**WHAT NEEDS TO BE DONE:** The data below is to be returned in full and exactly.

**DATA BLOCK:**

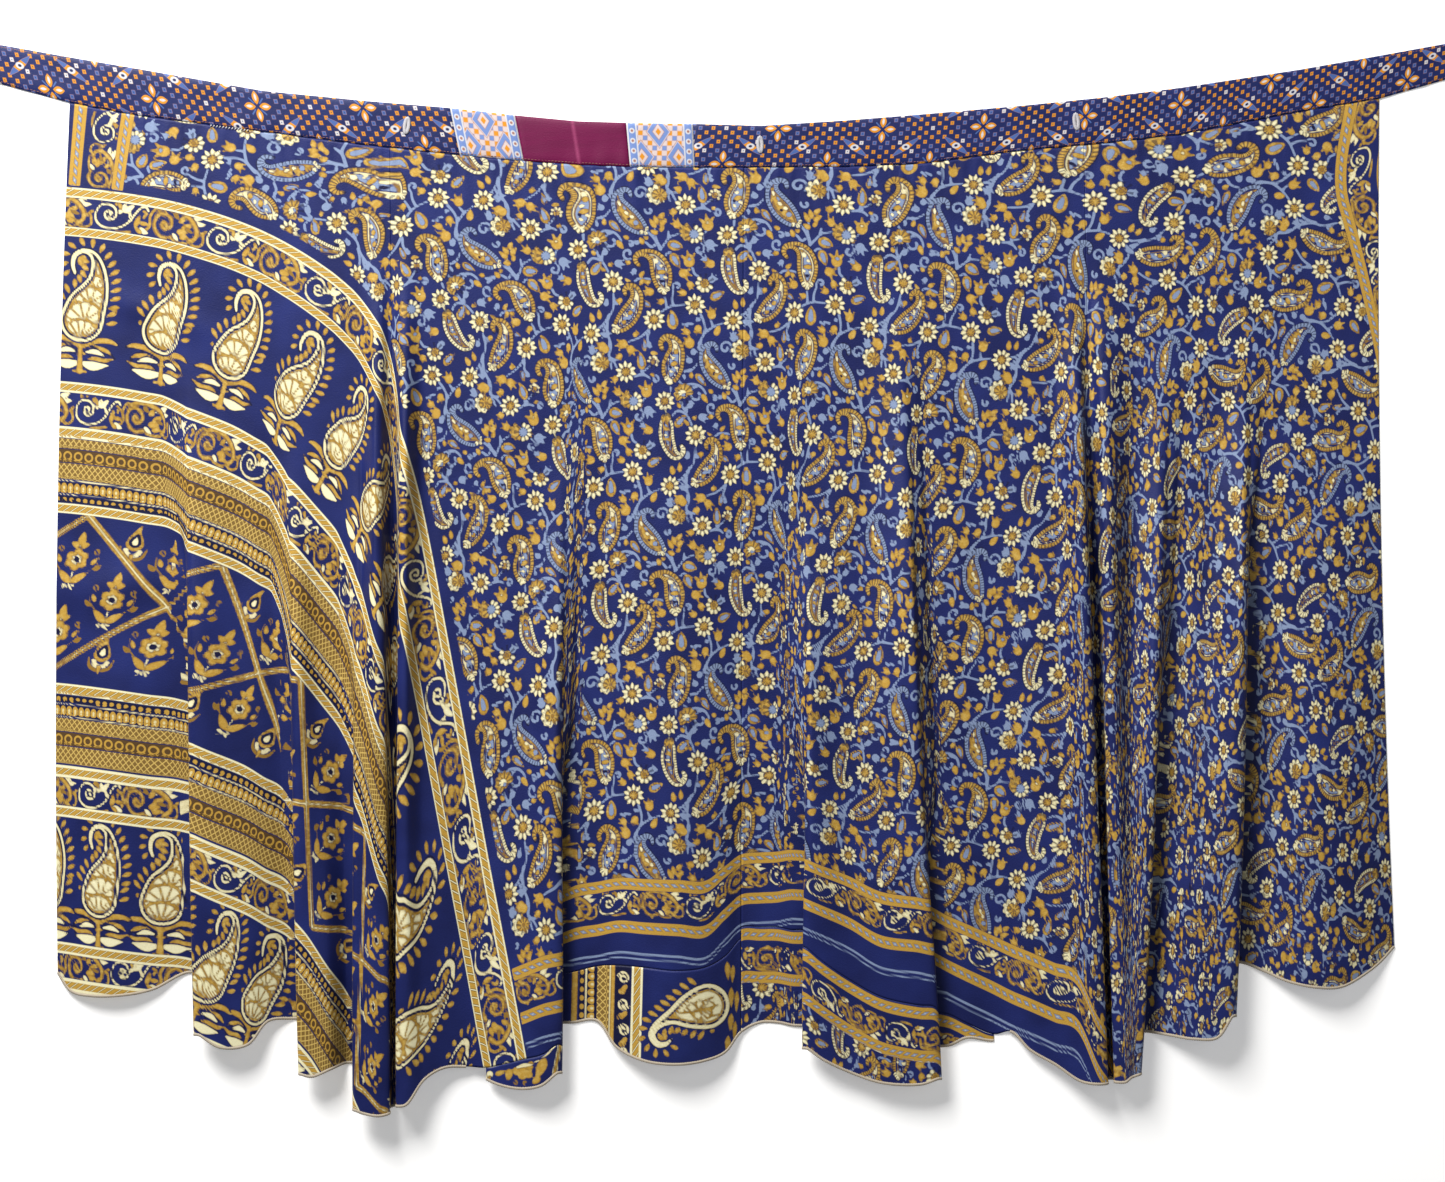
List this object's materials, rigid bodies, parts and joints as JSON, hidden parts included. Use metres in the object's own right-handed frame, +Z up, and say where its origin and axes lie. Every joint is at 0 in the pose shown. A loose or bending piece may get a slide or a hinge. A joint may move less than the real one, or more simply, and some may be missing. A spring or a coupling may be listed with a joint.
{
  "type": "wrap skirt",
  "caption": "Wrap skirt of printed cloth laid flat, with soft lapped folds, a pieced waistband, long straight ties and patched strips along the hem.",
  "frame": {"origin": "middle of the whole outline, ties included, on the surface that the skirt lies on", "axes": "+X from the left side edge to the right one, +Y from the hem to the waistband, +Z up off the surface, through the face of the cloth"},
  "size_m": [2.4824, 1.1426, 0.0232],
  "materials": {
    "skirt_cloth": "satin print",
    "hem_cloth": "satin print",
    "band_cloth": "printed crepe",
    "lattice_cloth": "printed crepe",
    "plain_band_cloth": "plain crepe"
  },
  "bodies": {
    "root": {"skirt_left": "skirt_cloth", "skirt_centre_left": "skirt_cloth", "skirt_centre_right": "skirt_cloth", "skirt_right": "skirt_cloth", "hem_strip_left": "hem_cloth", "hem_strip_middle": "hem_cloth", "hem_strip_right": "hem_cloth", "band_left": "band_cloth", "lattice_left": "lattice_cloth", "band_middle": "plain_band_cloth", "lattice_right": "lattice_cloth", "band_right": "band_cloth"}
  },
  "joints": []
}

**EXERCISE ANSWER:**
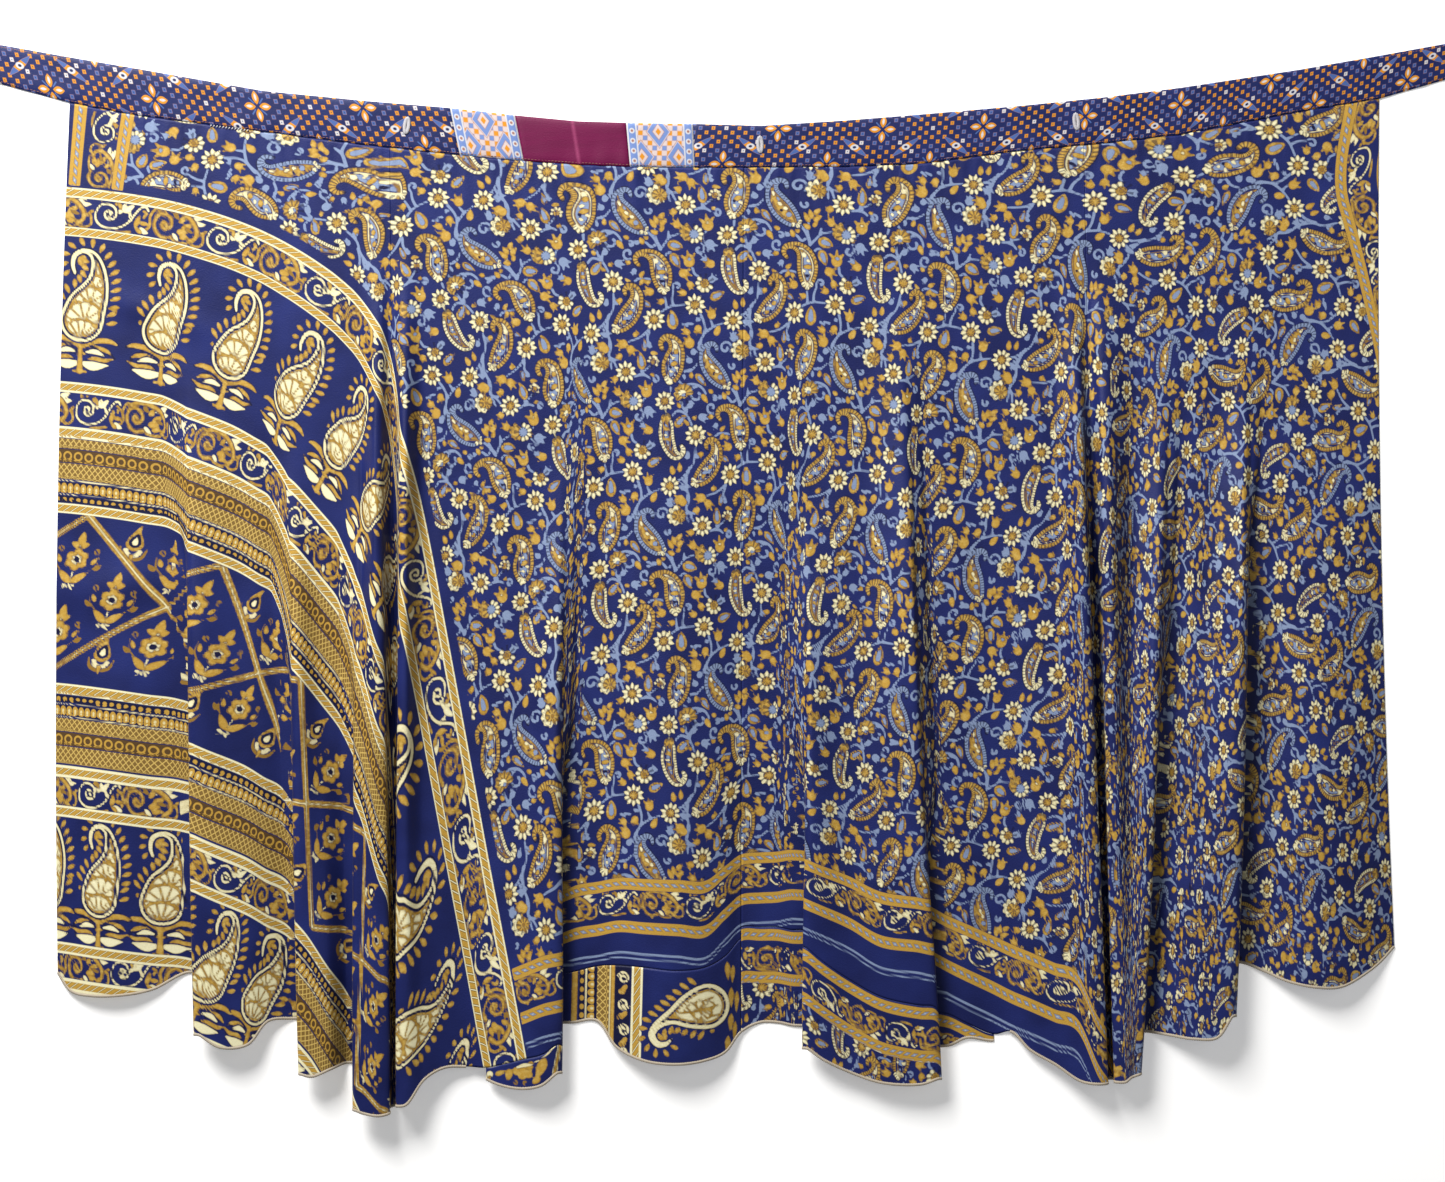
List this object's materials, rigid bodies, parts and joints as JSON, hidden parts included. Use metres in the object's own right-handed frame, +Z up, and say where its origin and axes lie. Every joint is at 0 in the pose shown. A loose or bending piece may get a slide or a hinge. A joint may move less than the real one, or more simply, and some may be missing. A spring or a coupling may be listed with a joint.
{
  "type": "wrap skirt",
  "caption": "Wrap skirt of printed cloth laid flat, with soft lapped folds, a pieced waistband, long straight ties and patched strips along the hem.",
  "frame": {"origin": "middle of the whole outline, ties included, on the surface that the skirt lies on", "axes": "+X from the left side edge to the right one, +Y from the hem to the waistband, +Z up off the surface, through the face of the cloth"},
  "size_m": [2.4824, 1.1426, 0.0232],
  "materials": {
    "skirt_cloth": "satin print",
    "hem_cloth": "satin print",
    "band_cloth": "printed crepe",
    "lattice_cloth": "printed crepe",
    "plain_band_cloth": "plain crepe"
  },
  "bodies": {
    "root": {"skirt_left": "skirt_cloth", "skirt_centre_left": "skirt_cloth", "skirt_centre_right": "skirt_cloth", "skirt_right": "skirt_cloth", "hem_strip_left": "hem_cloth", "hem_strip_middle": "hem_cloth", "hem_strip_right": "hem_cloth", "band_left": "band_cloth", "lattice_left": "lattice_cloth", "band_middle": "plain_band_cloth", "lattice_right": "lattice_cloth", "band_right": "band_cloth"}
  },
  "joints": []
}